The Xeon chips perform higher computation with fewer of the cores than AMD’s 9005, said Singhal, making for a lower total cost of operation (TCO), claimed Singhal. He showed a slide referencing “up to 50% higher AI performance with one third less cores.”
“Even at the lower core counts, we’re able to provide higher performance across the range of these workloads,” said Singhal, where workloads range from “general compute,” such as running databases, to “high-performance computing,” such as running scientific models, to AI broadly, including inference and training of AI models.
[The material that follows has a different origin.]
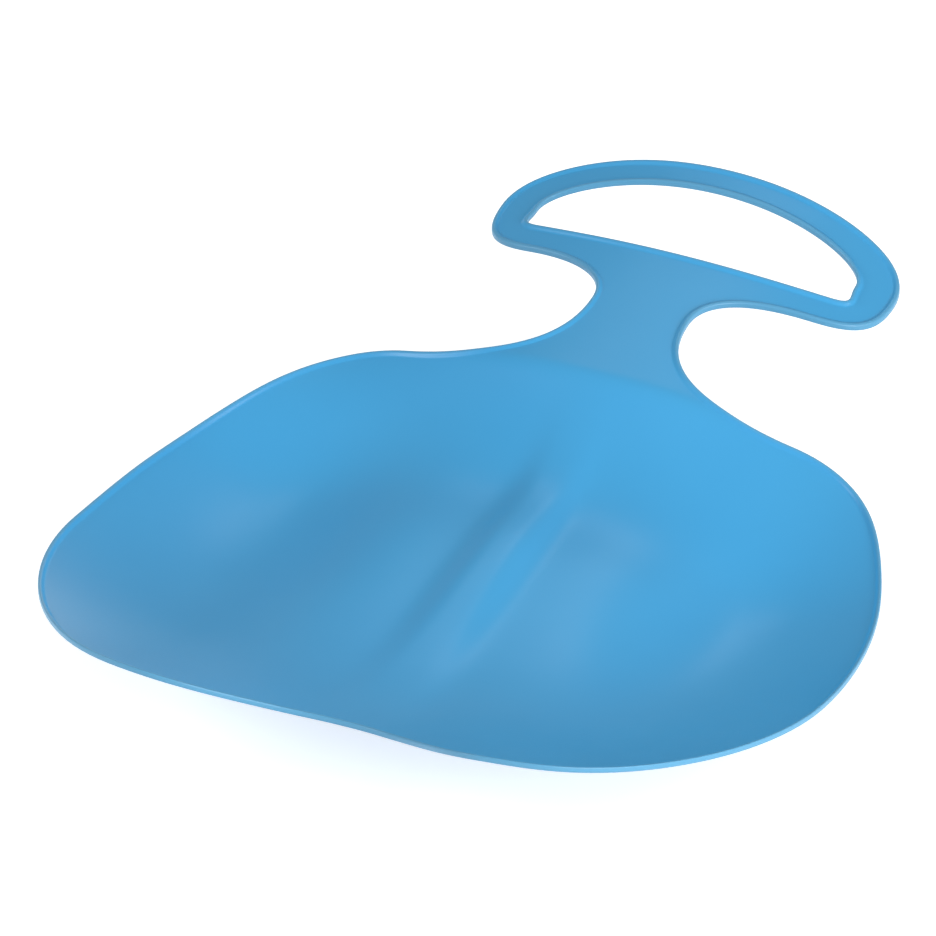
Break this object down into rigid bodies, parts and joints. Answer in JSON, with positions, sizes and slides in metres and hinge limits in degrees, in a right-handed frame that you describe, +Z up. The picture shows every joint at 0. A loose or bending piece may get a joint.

Intel is betting on the breadth of the Granite Rapids Xeon 6 processor family, with numerous configurations of compute cores.
Intel
Singhal emphasized the company’s proliferation of special AI-friendly operations in the Granite Rapids chips, known as Advanced Matrix Extensions (AMX). Those chip instructions allow the cores to perform the matrix multiplications of linear algebra, which make up most of AI processing, alongside traditional computer instructions.
The AMX instructions are winning Xeon more usage at cloud computing giants, said Singhal.
“For instance, go to your favorite cloud service provider, and see what they’re saying about using AMX with their end customers,” said Singhal. “You’ll see them talk about how their end customers are renting Xeon instances to take advantage of AMX, how they’re doing that in some confidential compute scenarios.”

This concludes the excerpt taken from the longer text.